Edmonton and Winnipeg have young pivots and no mentor on staff, and both Mike Reilly and Goltz have looked good at times but inconsistent at other times.
Even in Montreal and Hamilton, where veterans like AC and Henry Burris are at the controls, one has to believe that it would help to have a quarterback coach. Kent Austin is that guy of course with the Ti-Cats, and one of the best in the business at teaching the fundamentals of the game at the QB position, However he has a lot on his plate when he is managing the game as the team's head coach. And while Burris has put up some nice numbers, one has to believe that it wouldn't hurt, and in fact could help, to have another former QB like a Danny McManus on the sideline talking each series with Hank.

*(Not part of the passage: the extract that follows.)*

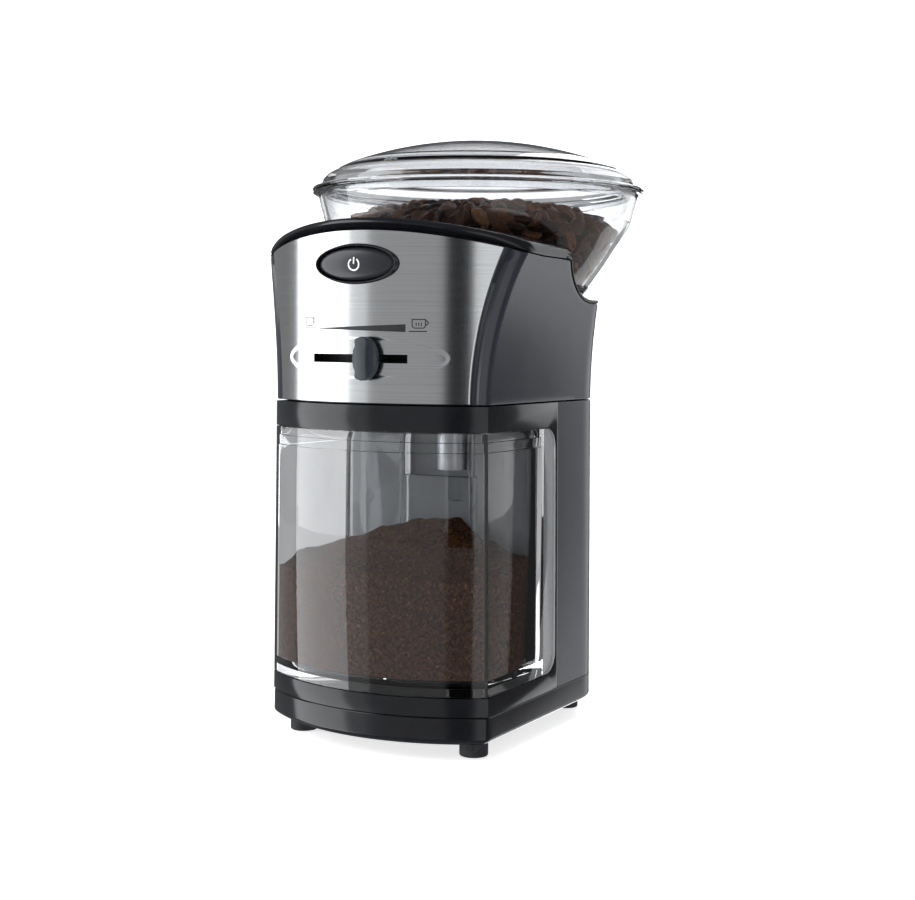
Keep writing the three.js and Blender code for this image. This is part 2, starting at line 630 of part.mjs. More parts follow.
function addMotor() {
  part('motor_shaft', 'iron', joined(
    post(SHAFT_RADIUS, 30, 152, 20),
    post(SHAFT_RADIUS - 0.6, 151.9, 156, 16)));
  part('rotor_core', 'iron', turned([
    [SHAFT_RADIUS + 0.3, 54], [12.5, 54], [13.5, STATOR_LOW], [16.2, STATOR_LOW],
    [16.2, STATOR_HIGH], [13.5, STATOR_HIGH], [12.5, 101.5], [SHAFT_RADIUS + 0.3, 101.5],
  ], 32));
  part('commutator', 'copper', ring(SHAFT_RADIUS + 0.3, 10.5, 103.5, 114.5, 24));

  const yoke = block([-30, 30], [MILL_Y - 24.6, MILL_Y + 24.6], [STATOR_LOW, STATOR_HIGH]);
  const slots = [-1, 1].flatMap((x) => [-1, 1].map((y) => block(
    [Math.min(x * 14, x * 23.8), Math.max(x * 14, x * 23.8)],
    [MILL_Y + Math.min(y * 12.6, y * 19.4), MILL_Y + Math.max(y * 12.6, y * 19.4)],
    [0, 200])));
  const boltHoles = [-1, 1].map((side) => post(2.3, 0, 200, 12, side * BOLT_X));
  part('stator_core', 'iron', cut(yoke, post(16.8, 0, 200, 36), ...slots, ...boltHoles));
  for (const [name, side] of [['left', -1], ['right', 1]]) {
    const [near, far] = [side * 17.4, side * 23.4].sort((a, b) => a - b);
    const coil = cut(
      block([near, far], [MILL_Y - 19, MILL_Y + 19], [STATOR_LOW - 7, STATOR_HIGH + 7]),
      block([-50, 50], [MILL_Y - 13, MILL_Y + 13], [STATOR_LOW - GAP, STATOR_HIGH + GAP]));
    part(`field_coil_${name}`, 'copper', coil);
    part(`motor_bolt_${name}`, 'iron', joined(
      post(1.9, 33, CHAMBER_FLOOR - GAP, 12, side * BOLT_X),
      post(3.4, 30.6, 33.1, 6, side * BOLT_X)));
    const brushZ = 109;
    const brushTop = 121.7;
    const [inner, outer] = [side * 13, side * 31].sort((a, b) => a - b);
    const bore = block([-60, 60], [MILL_Y - 2.8, MILL_Y + 2.8], [brushZ - 3.8, brushZ + 3.8]);
    const holder = block([inner, outer], [MILL_Y - 5, MILL_Y + 5], [brushZ - 6, brushTop]);
    part(`brush_holder_${name}`, 'natural', cut(holder, bore, ...boltHoles));
    const [tip, tail] = [side * 10.8, side * 22].sort((a, b) => a - b);
    part(`carbon_brush_${name}`, 'carbon',
      block([tip, tail], [MILL_Y - 2.5, MILL_Y + 2.5], [brushZ - 3.5, brushZ + 3.5]));
  }
  const bracket = (z0, z1) => cut(
    joined(
      block([-31, 31], [MILL_Y - 7, MILL_Y + 7], [z0, z1]),
      post(13, z0, z1, 32)),
    post(8.3, z0 - 1, z1 + 1, 32), ...boltHoles);
  part('upper_bracket', 'iron', bracket(122, 128));
  part('lower_bracket', 'iron', bracket(34, 40));
  part('upper_bearing', 'iron', ring(SHAFT_RADIUS + 0.3, 8, 121.5, 127.5, 32));
  part('lower_bearing', 'iron', ring(SHAFT_RADIUS + 0.3, 8, 34.5, 40, 32));

  const blades = Array.from({ length: 9 }, (_, index) => {
    const blade = new THREE.BoxGeometry(13.5, 1.4, 7).translate(17.5, 0, 46);
    return solid(blade.rotateZ(index * 2 * Math.PI / 9).translate(0, MILL_Y, 0));
  });
  part('cooling_fan', 'natural', joined(
    ring(SHAFT_RADIUS + 0.3, 11.5, 42, 51, 20), ring(11.4, 24, 42, 43.6, 24), ...blades));
}

// ---- controls ----------------------------------------------------------------------------
function domedOval(halfWidth, halfHeight, faceY, rise, backY) {
  const rings = 4;
  const dome = new THREE.SphereGeometry(1, 28, rings * 2);
  dome.rotateX(Math.PI / 2).scale(halfWidth, rise, halfHeight).translate(0, faceY, BUTTON_Z);
  const skirt = back(oval(0, BUTTON_Z, halfWidth, halfHeight), faceY, backY, 10);
  const front = block([-60, 60], [-100, faceY + 0.2], [0, 300]);
  return joined(solid(dome).intersect(front), skirt);
}

function addControls() {
  const [halfWidth, halfHeight] = BUTTON_HALF;
  part('start_button', 'black',
    domedOval(halfWidth - 1.4, halfHeight - 1.4, FRONT_Y + 1.3, 3.4, FRONT_Y + 9));
  const bezelHole = back(oval(0, BUTTON_Z, halfWidth - 1, halfHeight - 1), -100, -40);
  const bezel = back(
    oval(0, BUTTON_Z, halfWidth - 0.3, halfHeight - 0.3), FRONT_Y - 0.6, FRONT_Y + 6);
  part('button_bezel', 'black', cut(bezel, bezelHole));
  part('start_switch', 'black', joined(
    block([-7, 7], [FRONT_Y + 14.2, FRONT_Y + 22], [BUTTON_Z - 5, BUTTON_Z + 5]),
    barAlongY(2, FRONT_Y + 12, FRONT_Y + 14.3, 0, BUTTON_Z, 16)));

  const [knobHalfWidth, knobHalfHeight] = KNOB_HALF;
  const knobBack = FRONT_Y - KNOB_CLEARANCE;
  const knob = cut(
    back(oval(KNOB_X, SLOT_Z, knobHalfWidth, knobHalfHeight), knobBack - KNOB_DEPTH, knobBack),
    ...[-KNOB_GROOVE_X, KNOB_GROOVE_X].map((offset) => back(
      oval(KNOB_X + offset, SLOT_Z, KNOB_GROOVE_HALF, knobHalfHeight + 3),
      knobBack - 9, knobBack - 2.2)));
  const stem = block([KNOB_X - 3.2, KNOB_X + 3.2], [knobBack - 0.1, FRONT_Y + 11],
    [SLOT_Z - 1.3, SLOT_Z + 1.3]);
  part('quantity_knob', 'knob', knob.add(stem));
  part('slide_potentiometer', 'black', cut(
    block([-28, 28], [FRONT_Y + 9, FRONT_Y + 15], [SLOT_Z - 5, SLOT_Z + 5]),
    block([-25, 25], [FRONT_Y, FRONT_Y + 11.4], [SLOT_Z - 1.7, SLOT_Z + 1.7])));
  part('control_board', 'board',
    block([-34, 34], [FRONT_Y + 22.3, FRONT_Y + 23.9], [149, 207])
      .add(block([-4, 4], [FRONT_Y + 15.3, FRONT_Y + 22.4], [SLOT_Z - 4, SLOT_Z + 4])));

  part('interlock_plunger', 'natural', joined(
    barAlongY(2.1, COLUMN_FRONT_Y - 0.3, 12, PLUNGER_X, PLUNGER_Z, 12),
    barAlongY(4, 9.2, 10.6, PLUNGER_X, PLUNGER_Z, 16)));
  part('interlock_switch', 'black', block(
    [PLUNGER_X - 5, PLUNGER_X + 5], [14.4, 22], [PLUNGER_Z - 6, PLUNGER_Z + 6]));
}

addBase();
addLowerFrame();
addRearCover();
addHead();
addTopCover();
addHopper();
addLid();
addContainer();
addMill();
addFinenessDrive();
addMotor();
addControls();

// The whole box runs from the knob's face to the back of the hopper's rim.
const HOPPER_BACK_Y = MILL_Y + 75.7;
const KNOB_FACE_Y = FRONT_Y - KNOB_CLEARANCE - KNOB_DEPTH;
machine.position.y = -(HOPPER_BACK_Y + KNOB_FACE_Y) / 2;

export default grinder;
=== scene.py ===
import json
import math

import bmesh
import bpy
from mathutils import Matrix, Vector, noise


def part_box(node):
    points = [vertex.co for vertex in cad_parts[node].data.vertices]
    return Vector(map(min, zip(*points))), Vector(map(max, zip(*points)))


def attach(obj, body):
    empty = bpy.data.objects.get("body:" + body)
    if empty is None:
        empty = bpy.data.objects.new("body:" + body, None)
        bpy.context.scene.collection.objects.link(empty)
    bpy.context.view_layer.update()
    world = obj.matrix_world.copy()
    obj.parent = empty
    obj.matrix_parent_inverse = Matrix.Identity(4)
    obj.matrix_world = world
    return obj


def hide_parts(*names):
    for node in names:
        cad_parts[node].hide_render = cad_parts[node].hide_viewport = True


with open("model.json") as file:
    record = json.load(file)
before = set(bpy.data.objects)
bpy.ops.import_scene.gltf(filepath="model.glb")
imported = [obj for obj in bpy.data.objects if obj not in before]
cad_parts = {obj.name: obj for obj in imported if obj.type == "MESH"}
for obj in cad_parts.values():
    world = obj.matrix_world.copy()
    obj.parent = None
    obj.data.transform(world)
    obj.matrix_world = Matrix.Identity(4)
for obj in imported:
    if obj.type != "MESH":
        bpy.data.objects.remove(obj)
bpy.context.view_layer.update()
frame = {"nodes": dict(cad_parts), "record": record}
nodes = frame["nodes"]

# ---- camera ----
# A camera at eye level, to the right of the front, looking slightly down.
CAMERA_PLACE = (0.3443, -0.6134, 0.1710)
CAMERA_YAW = 0.5121
CAMERA_PITCH = 0.071
CAMERA_ROLL = 0.0091
CAMERA_LENS = 60.95


def new_object(name, data):
    thing = bpy.data.objects.new(name, data)
    bpy.context.scene.collection.objects.link(thing)
    return thing


ahead = Vector((-math.sin(CAMERA_YAW) * math.cos(CAMERA_PITCH),
                math.cos(CAMERA_YAW) * math.cos(CAMERA_PITCH), -math.sin(CAMERA_PITCH)))
level_right = Vector((math.cos(CAMERA_YAW), math.sin(CAMERA_YAW), 0))
level_up = level_right.cross(ahead)
camera_right = level_right * math.cos(CAMERA_ROLL) + level_up * math.sin(CAMERA_ROLL)
camera_up = level_up * math.cos(CAMERA_ROLL) - level_right * math.sin(CAMERA_ROLL)
camera = new_object("camera", bpy.data.cameras.new("camera"))
camera.data.lens = CAMERA_LENS
camera.data.sensor_fit = "HORIZONTAL"
turn = Matrix((camera_right, camera_up, -ahead)).transposed()
camera.matrix_world = Matrix.Translation(CAMERA_PLACE) @ turn.to_4x4()
bpy.context.scene.camera = camera
bpy.context.scene.view_settings.view_transform = "Standard"


# ---- studio: floor, sweep and lights ----
# A pale floor with a white sweep round it. Tall soft boxes and dark cards stand out of the
# picture, where the curved steel and the gloss plastic mirror them as upright bands.
def plain_material(name, color, roughness=0.6, glow=0.0):
    material = bpy.data.materials.new(name)
    material.use_nodes = True
    shader = material.node_tree.nodes["Principled BSDF"]
    shader.inputs["Base Color"].default_value = (*color, 1)
    shader.inputs["Roughness"].default_value = roughness
    shader.inputs["Emission Color"].default_value = (*color, 1)
    shader.inputs["Emission Strength"].default_value = glow
    return material


def plain_mesh(name, points, faces=()):
    mesh = bpy.data.meshes.new(name)
    mesh.from_pydata(points, [], faces)
    return mesh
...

Montreal's current situation is more up in the air with regards to the midseason coaching change and just having added Ryan Dinwiddie, but Als fans don't have to look back far to when AC was tearing it up working with Milanovich and Brady on the staff under Marc Trestman.
It seems like a no brainer that the quarterback position, which is the toughest to play in all sports, would have an assistant coach working strictly with those players, and yet not all teams have specific coaches for the position.
Teams have defensive line coaches, defensive back coaches, and in some cases even kicking coaches and yet no quarterback coach. Could you imagine an NHL team without a goalie coach or a golfer without a swing coach? Quarterback coaches should be mandatory in football, and it has to be someone who played in the league; and also not the team's head coach.
Or maybe it is all just a coincidence.